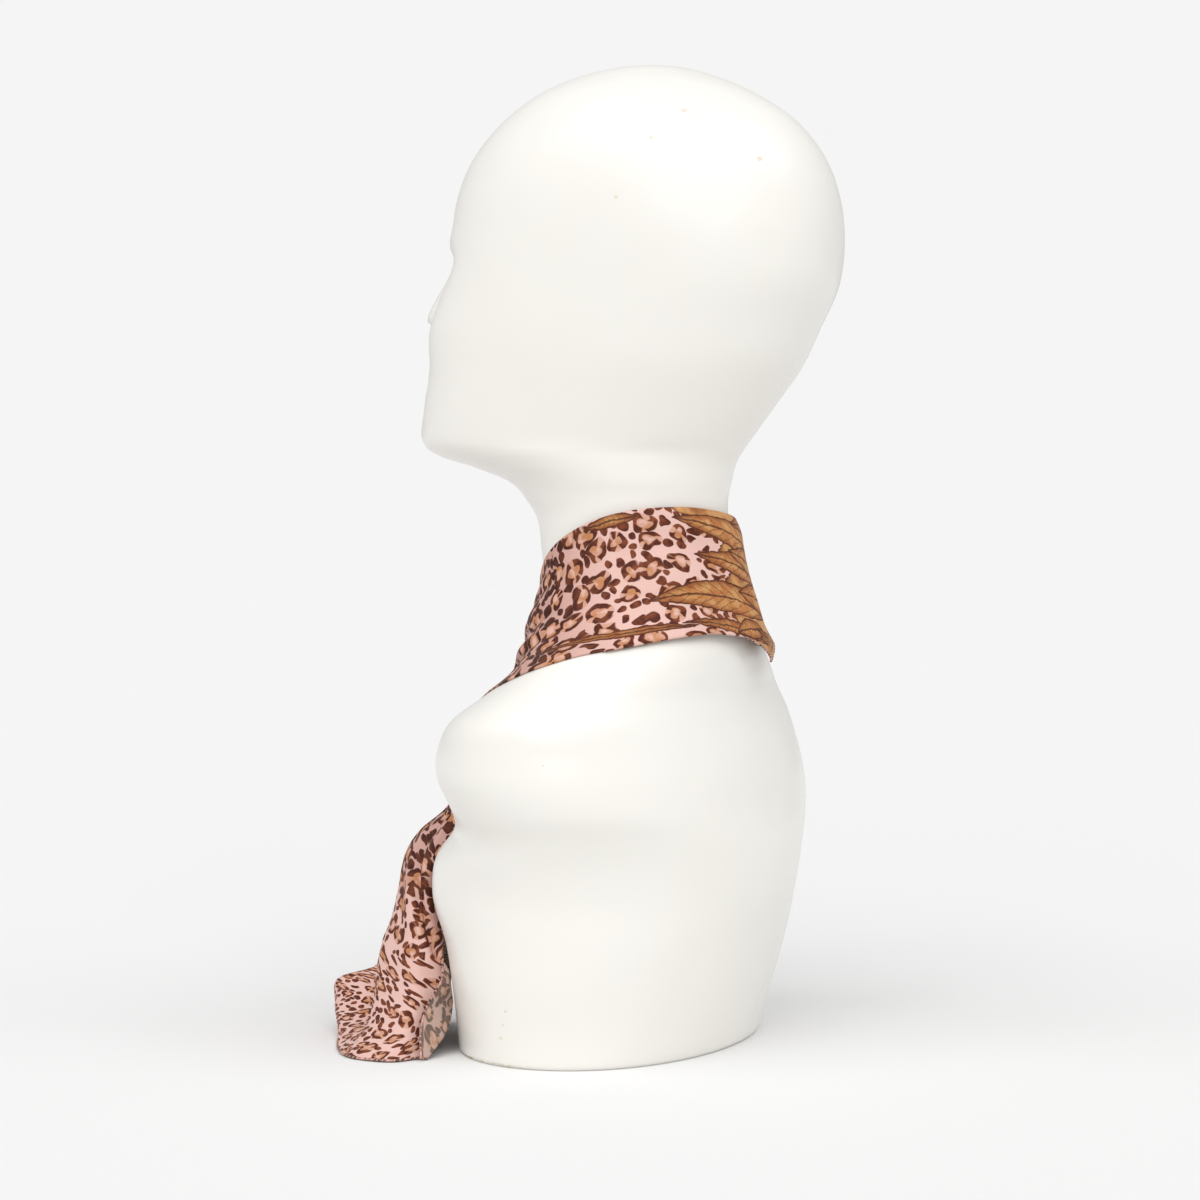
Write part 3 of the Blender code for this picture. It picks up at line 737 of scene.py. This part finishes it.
# Soft folds along the band: where they lie across it and how far they drift, how deep they are,
# their half width as a share of the band, and the turns where they begin, peak and end.
BAND_FOLDS = (
    (0.42, 0.0, 3.8, 0.28, 2, 46, 100),
    (0.62, 0.0, 3, 0.26, 156, 198, 240),
    (0.3, 0.1, 2, 0.1, -30, 24, 70),
    (0.62, -0.08, 2, 0.11, 0, 22, 66),
    (0.46, 0.05, -1.8, 0.09, 0, 30, 90),
    (0.82, 0.04, -1.8, 0.08, 10, 50, 110),
    (0.55, 0.12, 1.6, 0.13, 96, 140, 190),
    (0.78, -0.1, -1.4, 0.12, 110, 160, 205),
    (0.34, 0.1, 3, 0.11, 270, 338, 365),
    (0.66, -0.06, 3.4, 0.1, 262, 332, 365),
    (0.5, 0.05, -2.6, 0.09, 268, 335, 365),
    (0.24, 0.16, 1.6, 0.12, 196, 240, 290),
    (0.52, 0.05, -1.8, 0.028, 12, 48, 92),
    (0.64, 0.02, 1.7, 0.026, 10, 44, 84),
    (0.74, -0.02, -1.8, 0.026, 14, 50, 88),
    (0.14, 0.06, 1.5, 0.03, -30, 26, 78),
    (0.24, 0.08, -1.8, 0.028, -30, 30, 92),
    (0.37, 0.1, 1.8, 0.03, -30, 24, 70),
    (0.5, -0.04, 1.5, 0.026, -30, 28, 84),
    (0.57, -0.1, -1.8, 0.028, -30, 26, 74),
    (0.7, -0.12, 2, 0.03, -30, 30, 86),
    (0.8, -0.1, -1.5, 0.028, -30, 24, 64),
    (0.88, -0.06, 1, 0.026, -30, 28, 96),
    (0.6, 0.2, 0.7, 0.05, 70, 112, 168),
    (0.3, -0.12, -0.6, 0.05, 88, 128, 180),
    (0.86, -0.1, 0.8, 0.04, 120, 165, 198),
    (0.16, 0.06, 1.2, 0.028, 278, 336, 366),
    (0.28, 0.08, -1.3, 0.028, 266, 332, 366),
    (0.42, 0.1, 1.2, 0.03, 286, 338, 366),
    (0.58, -0.06, -1.2, 0.028, 280, 334, 366),
    (0.74, -0.1, 1.4, 0.03, 270, 330, 366),
    (0.86, -0.06, -1, 0.026, 284, 336, 366),
)
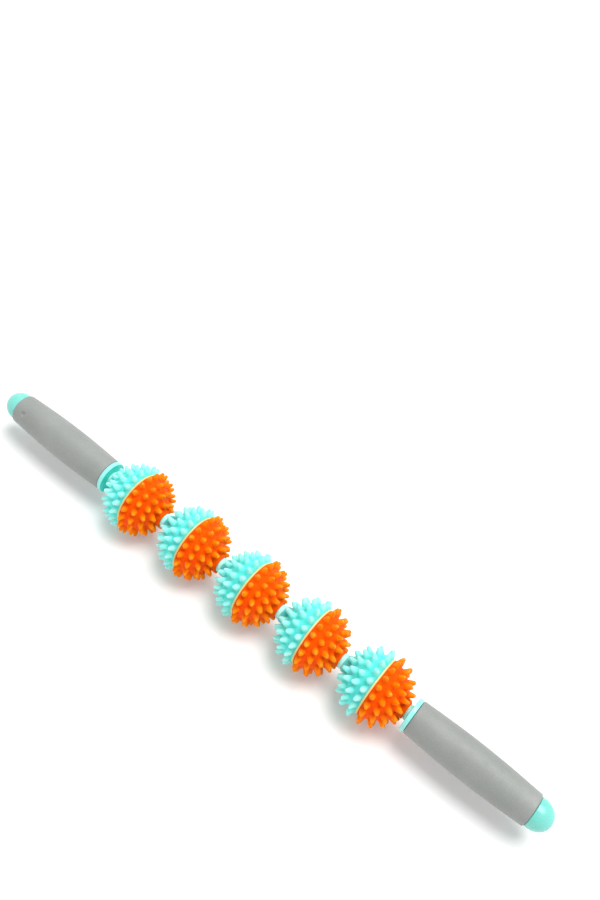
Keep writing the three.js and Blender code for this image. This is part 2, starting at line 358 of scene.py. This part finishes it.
def turnedSteel(look):
    material, tree, shader = newMaterial("turned_steel", Metallic=1.0)
    drawn = noise(tree, objectPlace(tree, drawnOut=40), size=0.02, detail=4.0)
    tree.links.new(ramp(tree, drawn, look["low"], look["high"]), shader.inputs["Base Color"])
    tree.links.new(ramp(tree, drawn, *look["polish"]), shader.inputs["Roughness"])
    tree.links.new(bump(tree, drawn, strength=0.1, distance=0.0001), shader.inputs["Normal"])
    return material


rubber = gripRubber(rubberLook)
steel = turnedSteel(steelLook)
for name in ("axle_rod", "washer_left", "washer_right", "end_screw_left", "end_screw_right"):
    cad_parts[name].data.materials.clear()
    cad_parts[name].data.materials.append(steel)
print("materials made")


# Ball halves

ballRow = {"count": 5, "turn": 37.0}  # degrees that each ball has rolled on from the one before it
ballHalf = {
    "radius": 20.0,  # skin between the spikes
    "wall": 2.4,
    "wallSteps": 8,  # along the inside of the wall
    "rings": 4,
    "footRadius": 2.9,  # room that a spike takes up
    "spikeGap": 0.2,  # between the feet of one ring
    "ringGap": 0.6,  # between the feet of two rings
    "seamMargin": 0.4,  # between the seam and the first ring
    "rootRadius": 2.75,
    "rootSides": 10,
    "growth": (  # how a spike rises from its root: inwards and upwards, step by step
        (0.42, 0.28), (0.26, 0.75), (0.74, 2.95), (0.22, 0.58), (0.34, 0.39), (0.42, 0.15)),
    "boreRadius": 5.15,
    "hubRadius": 7.1,  # tube round the bearing, inside the half
    "pocketEnd": 1.3,  # where that tube starts, past the bearing's flange
    "bossRadius": 5.95,
    "bossEdge": 0.35,
    "bossTurns": (0, 30, 60, 90),  # degrees, round the boss's edge
    "roundSides": 96,
    "seamStart": 0.32,  # from the middle of the ball to the half's flat face
}


def spikeDirections(half):  # each ring is staggered against the one before it
    radius, foot = half["radius"], half["footRadius"]
    for ring in range(half["rings"]):
        arc = math.asin(foot / radius) * radius + half["seamMargin"] + ring * (2 * foot + half["ringGap"])
        latitude = arc / radius
        count = int(2 * math.pi * radius * math.cos(latitude) / (2 * foot + half["spikeGap"]))
        for i in range(count):
            turn = 2 * math.pi * (i + (ring + 1) % 2 / 2) / count
            out = math.cos(latitude)
            yield Vector((math.sin(latitude), out * math.sin(turn), -out * math.cos(turn)))


def otherLeg(radius, leg):  # of the right-angled triangle between the ball's centre and its skin
    return math.sqrt(radius ** 2 - leg ** 2)


def addCircle(bm, radius, sides, place):
    return bmesh.ops.create_circle(bm, segments=sides, radius=radius, matrix=place)["verts"]


def addCircles(bm, half):  # on the skin: every spike's root, then the seam and the foot of the boss
    radius, root, start, boss = half["radius"], half["rootRadius"], half["seamStart"], half["bossRadius"]
    for direction in spikeDirections(half):
        facing = direction.to_track_quat("Z", "Y").to_matrix().to_4x4()
        place = Matrix.Translation(direction * otherLeg(radius, root)) @ facing
        yield addCircle(bm, root, half["rootSides"], place)
    for x, ringRadius in ((start, otherLeg(radius, start)), (otherLeg(radius, boss), boss)):
        place = Matrix.Translation((x, 0, 0)) @ Matrix.Rotation(math.pi / 2, 4, "Y")
        yield addCircle(bm, ringRadius, half["roundSides"], place)


def facesInside(circle):  # the hull's faces on the flat disc inside a circle
    corners = set(circle)
    faces = [f for f in circle[0].link_faces if corners.issuperset(f.verts)]
    reached = set(faces)
    while faces:
        near = {g for f in faces for e in f.edges for g in e.link_faces if corners.issuperset(g.verts)}
        faces = list(near - reached)
        reached |= near
    return list(reached)


def grow(bm, faces, steps):  # each step insets the faces and raises them
    for inwards, upwards in steps:
        bmesh.ops.inset_individual(bm, faces=faces, thickness=inwards, depth=upwards, use_even_offset=True)


def bossSteps(half, height):  # straight up from the skin, round the edge and in to the bore
    edge = half["bossEdge"]
    steps = [(0, height - edge)]
    turns = [math.radians(turn) for turn in half["bossTurns"]]
    for before, after in zip(turns, turns[1:]):
        inwards, upwards = math.cos(before) - math.cos(after), math.sin(after) - math.sin(before)
        steps.append((edge * inwards, edge * upwards))
    return steps + [(half["bossRadius"] - edge - half["boreRadius"], 0)]


def hollowSteps(half):  # from the flat face along the inside of the wall and back down the tube to its end
    inside, count = half["radius"] - half["wall"], half["wallSteps"]
    hubTurn = math.acos(half["hubRadius"] / inside)
    wallStart = math.asin(half["seamStart"] / inside)
    turns = [wallStart + (hubTurn - wallStart) * i / count for i in range(count + 1)]
    outline = [(half["seamStart"], half["radius"])]
    outline += [(inside * math.sin(turn), inside * math.cos(turn)) for turn in turns]
    outline += [(half["pocketEnd"], half["hubRadius"]), (half["pocketEnd"], half["boreRadius"])]
    return [(before[1] - after[1], before[0] - after[0]) for before, after in zip(outline, outline[1:])]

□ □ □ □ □

In the listing above, locate the line with "cad_parts[name].data.materials.append(steel)" and the line with "yield Vector((math.sin(latitude), out", then extract exactly those lines and every line between them, and nothing more.

    cad_parts[name].data.materials.append(steel)
print("materials made")


# Ball halves

ballRow = {"count": 5, "turn": 37.0}  # degrees that each ball has rolled on from the one before it
ballHalf = {
    "radius": 20.0,  # skin between the spikes
    "wall": 2.4,
    "wallSteps": 8,  # along the inside of the wall
    "rings": 4,
    "footRadius": 2.9,  # room that a spike takes up
    "spikeGap": 0.2,  # between the feet of one ring
    "ringGap": 0.6,  # between the feet of two rings
    "seamMargin": 0.4,  # between the seam and the first ring
    "rootRadius": 2.75,
    "rootSides": 10,
    "growth": (  # how a spike rises from its root: inwards and upwards, step by step
        (0.42, 0.28), (0.26, 0.75), (0.74, 2.95), (0.22, 0.58), (0.34, 0.39), (0.42, 0.15)),
    "boreRadius": 5.15,
    "hubRadius": 7.1,  # tube round the bearing, inside the half
    "pocketEnd": 1.3,  # where that tube starts, past the bearing's flange
    "bossRadius": 5.95,
    "bossEdge": 0.35,
    "bossTurns": (0, 30, 60, 90),  # degrees, round the boss's edge
    "roundSides": 96,
    "seamStart": 0.32,  # from the middle of the ball to the half's flat face
}


def spikeDirections(half):  # each ring is staggered against the one before it
    radius, foot = half["radius"], half["footRadius"]
    for ring in range(half["rings"]):
        arc = math.asin(foot / radius) * radius + half["seamMargin"] + ring * (2 * foot + half["ringGap"])
        latitude = arc / radius
        count = int(2 * math.pi * radius * math.cos(latitude) / (2 * foot + half["spikeGap"]))
        for i in range(count):
            turn = 2 * math.pi * (i + (ring + 1) % 2 / 2) / count
            out = math.cos(latitude)
            yield Vector((math.sin(latitude), out * math.sin(turn), -out * math.cos(turn)))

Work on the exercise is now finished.